Gorenberg, for his part, paints this sort of tragic yet ultimately hopeful picture. In the many projects associated with Tikkun Magazine and its related Network of Spiritual Progressives, people like Rabbi Michael Lerner do, too. Ditto, Rabbis for Human Rights -- with branches in both North America and Israel. And places like the Hartman Institute help marry religious thought with sensitive and thoughtful Israeli policies and practices.

And what of the general, Western left (both in its Jewish and non-sectarian form) appearing to turn away from Israel? The story is by now well known. Progressives who once viewed Israel as facing down an Arab Goliath now see the roles as being reversed.

Progressives value human rights. They value universalism, the inherent dignity and worth of every individual, and the casting of a web of respect across different cultures and religions. It is no surprise that progressives bristle at Israel's four-decade-long occupation.

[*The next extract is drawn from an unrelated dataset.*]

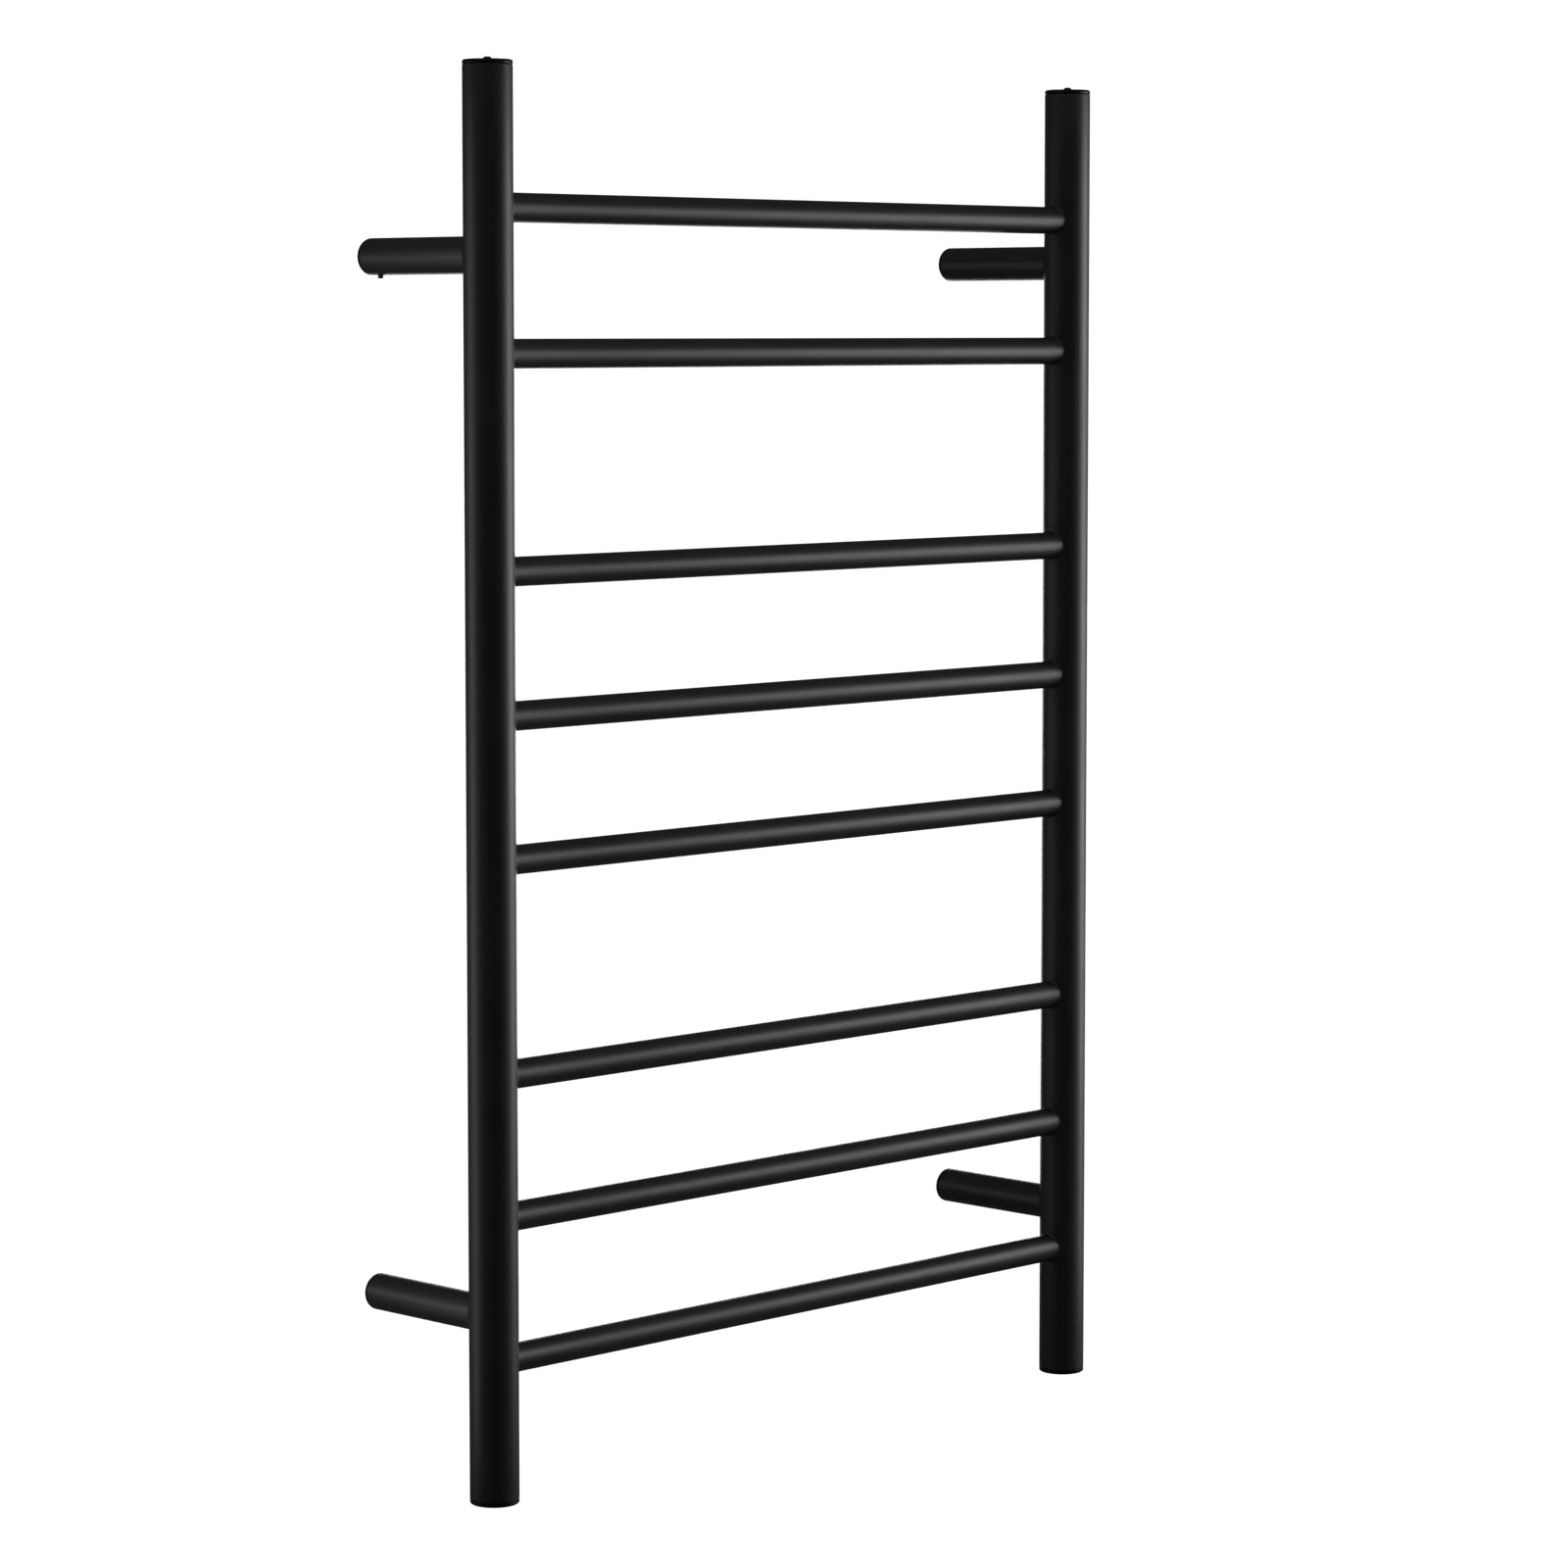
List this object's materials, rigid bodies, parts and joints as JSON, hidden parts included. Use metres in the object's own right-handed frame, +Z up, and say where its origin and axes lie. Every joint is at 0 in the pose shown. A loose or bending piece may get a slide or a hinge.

But a progressive agenda need not exclude Israel's hopes and dreams from the conversation. Progressives can certainly support Palestinian dignity and freedom while also acknowledging Israel's desire to remain a Jewish state and fulfil the centuries-long dream of returning to Jerusalem and of exercising Jewish sovereignty. Progressives can decry midnight house searches, administrative detention, and settler vigilantism while speaking out against Hamas rocket fire against Israeli towns and cities.

Values can signal collective affiliation, serving as a social shorthand. But we need not assume a particular party line from a given ideological or religious orientation. Let's sever the uncritical link between values and policy for a moment, carefully, and with everything on the table. Maybe then we can try to cut through the Gordian Knot of the Israeli-Palestinian dilemma.